Неокантианство. Первый том. Первая часть. Сборник статей, текстов книг немецких мыслителей второй половины XIX – начала XX веков - страница 19
Риель рассматривает вещь в себе как неразрывный компонент критицизма, имеющий существенную природу. Любая другая теория, кроме реалистической, превратила бы познание в простую игру ума. Гарантия реальности внешнего мира уже содержится в каждом ощущении, поскольку оно включает в себя отношение к чему-то вне его. «Чувства иннервации [нервные импульсы – wp], приводимые в действие ощущениями, составляют единственную основу нашего убеждения в реальности вещей, и позволительно сказать, что, говоря физиологически, вера возникает из взаимодействия ощущений и чувств иннервации («Критика», т. 2, с. 45). Существование ближних также не просто предполагается. Вера в это основана на инстинктивном сопереживании им, а затем альтруистические чувства формируют доказательство существования ближних. Риель считает это социальное доказательство реальности внешнего мира даже более важным, чем доказательство из ощущений («Критика», т. 2, с. 169f). Как и Гельмгольц, Риель называет ощущения знаками, а не образами вещей (т. 2, с. 50). Однако он не разделяет учение Юханеса Мюллера и Гельмгольца о специфическом качестве ощущений. Только арифметическая и логическая части пространственного восприятия имеют реальное значение. Вещи, явления которых являются нашими пространственными восприятиями, сосуществуют таким образом, что образуют троекратно расширенную множественность, в которой действуют простейшие законы связи в том, что касается отношения элемента к элементу (т. 2, с. 182). В своей качественной природе реальное совершенно неизвестно нам; мы знаем только, что оно есть и влияет на нас. Оно так же стоит за ощущениями, как и за внутренней жизнью души, которую Риель, поскольку она протекает во времени, также рассматривает лишь как явление. Из-за этой единой обусловленности как физического, так и духовного мира явлений посредством самих вещей, Риель называет свою точку зрения монизмом.

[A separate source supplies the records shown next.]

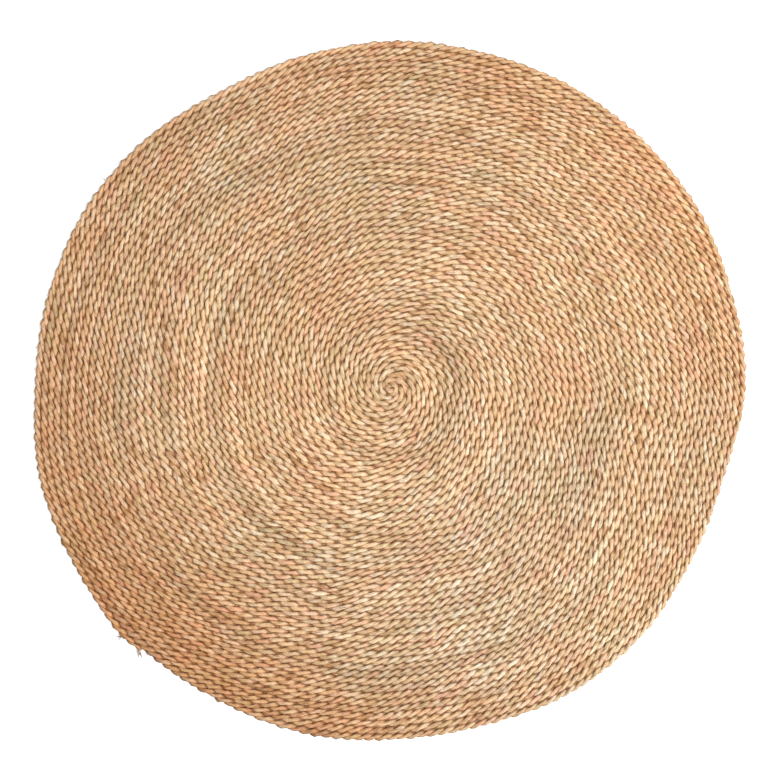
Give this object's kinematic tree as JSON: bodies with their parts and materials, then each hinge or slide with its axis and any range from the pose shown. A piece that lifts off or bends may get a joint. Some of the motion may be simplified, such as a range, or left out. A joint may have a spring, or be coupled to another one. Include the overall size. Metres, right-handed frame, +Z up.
{
  "type": "round reed rug",
  "caption": "Flat round floor rug: one two-ply reed rope coiled in an even spiral and stitched turn to turn, with a slightly uneven rim.",
  "frame": {"origin": "on the underside, in the middle of the rug's width and depth", "axes": "+Z up through the thickness, +Y towards the top edge of the rug as seen from above, +X to its right"},
  "size_m": [1.2108, 1.1902, 0.01],
  "materials": {
    "reed_rope": "matt, dry twisted plant fibre, warm straw with paler and browner strands"
  },
  "bodies": {
    "root": {"rug": "reed_rope"}
  },
  "joints": []
}
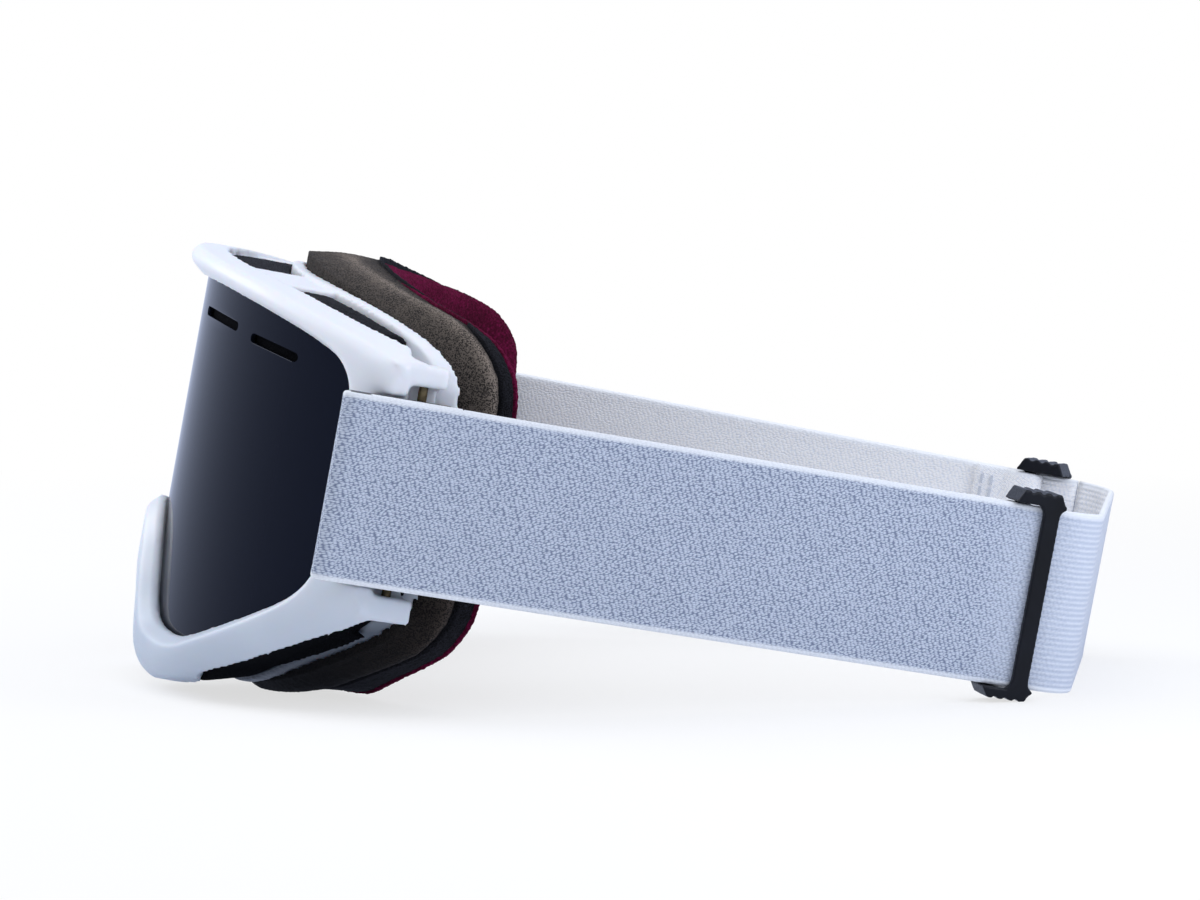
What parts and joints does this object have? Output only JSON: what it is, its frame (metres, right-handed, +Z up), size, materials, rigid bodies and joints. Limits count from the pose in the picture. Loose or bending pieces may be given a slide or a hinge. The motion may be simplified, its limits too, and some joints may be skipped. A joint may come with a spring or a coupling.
{
  "type": "snowboard goggles",
  "caption": "Snowboard goggles with a cylindrical smoke double lens, white vented frame, three-layer face foam and a wide elastic strap on pivoting clips with sliders.",
  "frame": {"origin": "centre of the bounding box's bottom face, on the table that the goggles stand on", "axes": "+Z up, -Y the way the lens faces, +X the wearer's left"},
  "size_m": [0.1851, 0.2265, 0.0978],
  "materials": {
    "frame_tpu": "satin moulded soft polyurethane, slightly translucent",
    "smoke_lens": "dark smoke polycarbonate, polished",
    "clear_lens": "clear anti-fog sheet",
    "black_foam": "open-cell foam",
    "brown_foam": "open-cell foam, brown grey",
    "fleece": "burgundy micro fleece",
    "pin_metal": "drawn wire pin",
    "strap_elastic": "knitted white elastic",
    "black_plastic": "moulded acetal",
    "thread": "polyester bar tack"
  },
  "bodies": {
    "goggles": {"front_frame": "frame_tpu", "rear_frame": "frame_tpu", "lens_outer": "smoke_lens", "lens_inner": "clear_lens", "lens_gasket": "black_foam", "lens_vent_foam": "black_foam", "vent_foam_top": "black_foam", "vent_foam_bottom": "black_foam", "face_foam_firm": "brown_foam", "face_foam_soft": "black_foam", "fleece_lining": "fleece", "clip_pin_left": "pin_metal", "clip_pin_right": "pin_metal", "strap_outer_left": "strap_elastic", "strap_outer_right": "strap_elastic", "strap_rear": "strap_elastic"},
    "clip_left": {"strap_clip_left": "black_plastic", "strap_fold_left": "strap_elastic"},
    "clip_right": {"strap_clip_right": "black_plastic", "strap_fold_right": "strap_elastic"},
    "slider_left": {"slider_left": "black_plastic", "strap_inner_left": "strap_elastic", "strap_stitches_left": "thread"},
    "slider_right": {"slider_right": "black_plastic", "strap_inner_right": "strap_elastic", "strap_stitches_right": "thread"}
  },
  "joints": [
    {"name": "clip_hinge_left", "type": "hinge", "parent": "goggles", "child": "clip_left", "pos_m": [0.08034, -0.04998, 0.04767], "axis": [0, 0.1822, 0.9833], "range_deg": [-3.5, 3.5]},
    {"name": "clip_hinge_right", "type": "hinge", "parent": "goggles", "child": "clip_right", "pos_m": [-0.07885, -0.04998, 0.04767], "axis": [0, 0.1822, 0.9833], "range_deg": [-3.5, 3.5]},
    {"name": "slider_slide_left", "type": "slide", "parent": "goggles", "child": "slider_left", "axis": [0.2377, -0.9551, 0.177], "range_m": [0, 0.1], "deforming": ["strap_inner_left"]},
    {"name": "slider_slide_right", "type": "slide", "parent": "goggles", "child": "slider_right", "axis": [-0.3502, -0.9231, 0.1587], "range_m": [0, 0.1], "deforming": ["strap_inner_right"]}
  ]
}
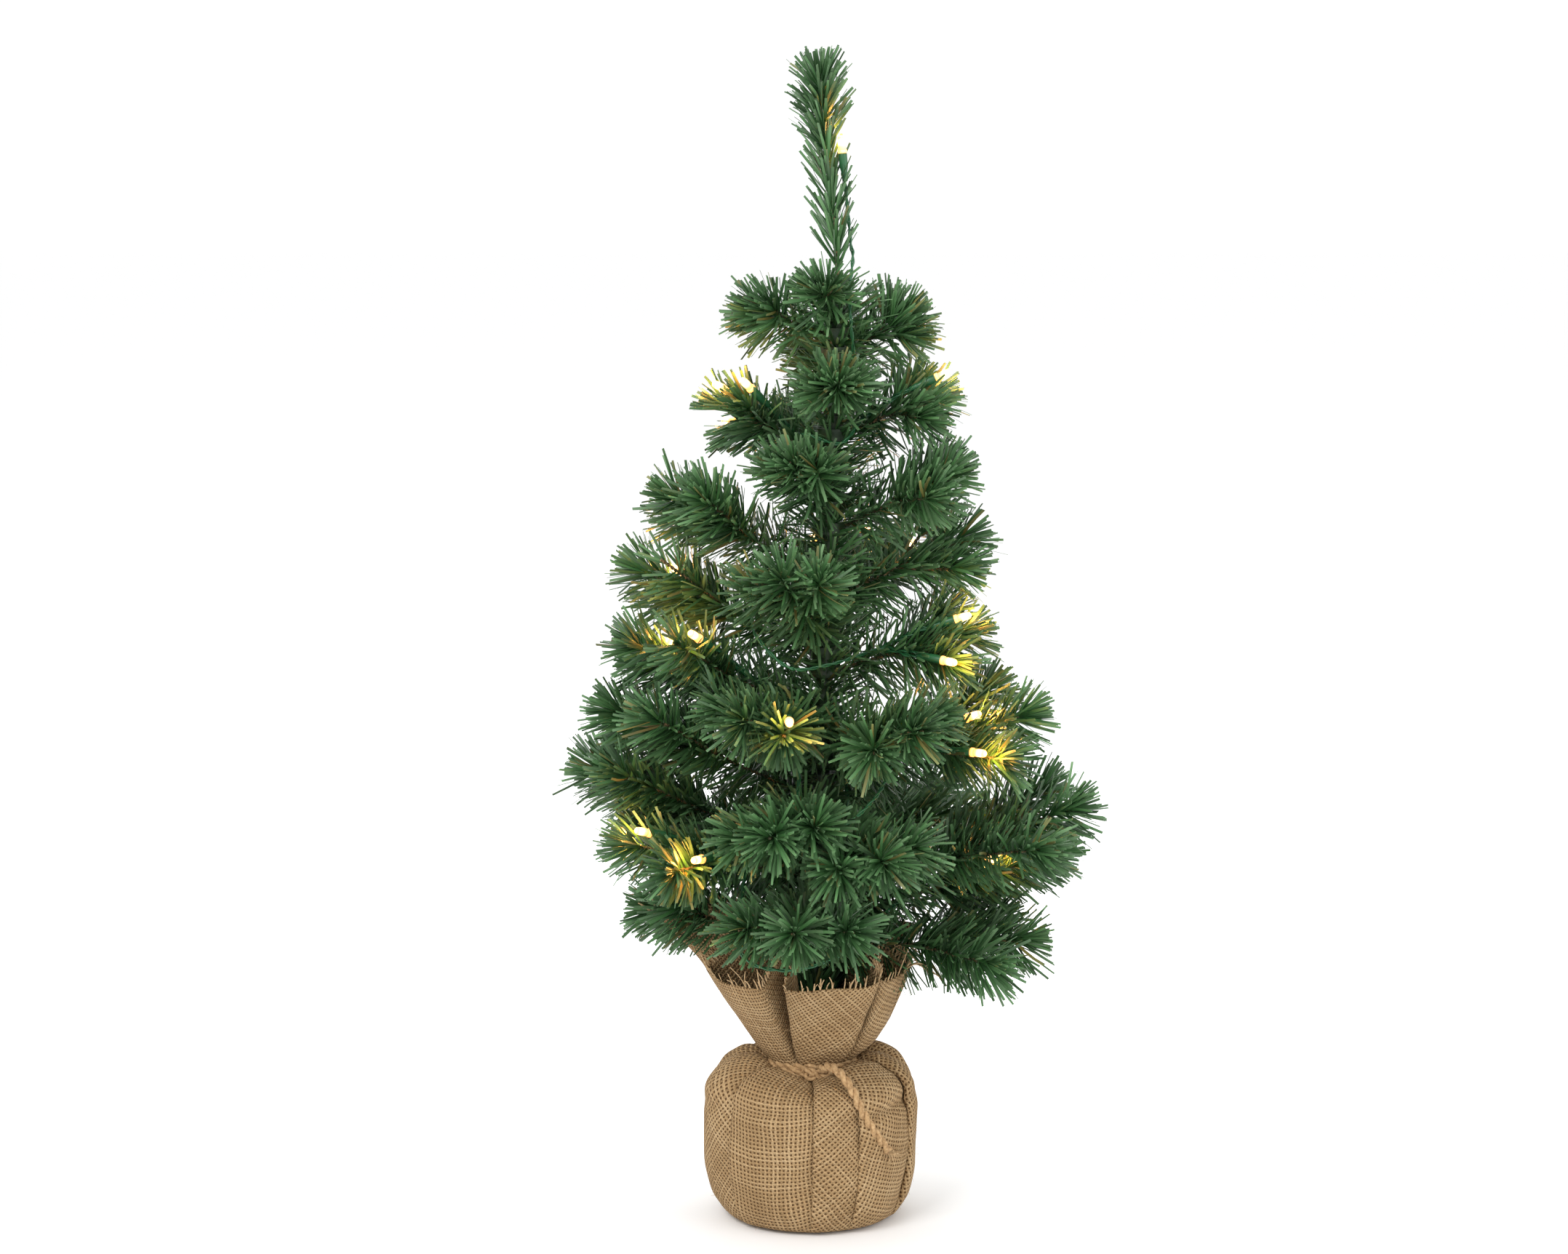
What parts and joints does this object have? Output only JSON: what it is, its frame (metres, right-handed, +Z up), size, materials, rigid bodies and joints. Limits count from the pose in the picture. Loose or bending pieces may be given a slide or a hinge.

Ощущения – единственное, что дает материальную определенность познанию; законы мышления дают только формальную определенность. Поэтому в конечном счете не существует познания, которое не должно быть подтверждено ощущениями, за исключением математики, где вещь и понятие – одно и то же; но даже утверждение, что пространство имеет три измерения, является аксиомой опыта (т. 2, с. 173). Однако одни лишь ощущения не дают познания. Только добавление интеллекта делает опыт из восприятий. Опыт – это осмысленное, понятое восприятие. Наше мышление предполагает более далекую связь между предметами, чем субстанция, которую мы находим в вещах, и причинная связь, которую мы предполагаем между ними – и то и другое не воспринимается, а только мыслится. Обработка простых восприятий (ощущений) происходит в социальности. «Опыт есть социальное, а не индивидуальное психологическое понятие» (т. 2, с. 64). Риель ярко полемизирует против вымысла о родовом сознании человека, которое якобы существует отдельно от нас, над сознанием отдельных человеческих существ (т. 2, с. 162f). Трансцендентное, родовое сознание – это не более чем «интеллектуальная система координат, с которой, как мне кажется, связано все познание»; это просто мысль. Везде познание направляется определенными общими убеждениями, которые берут начало в чистом рассудке и поэтому были известны уже грекам. Среди них – утверждения о сохранении материи и всеобщей причинности всех событий. Заслуга Канта состоит в том, что он показал, как эти исходные посылки рассудка могут и должны быть априорными и при этом объективно достоверными.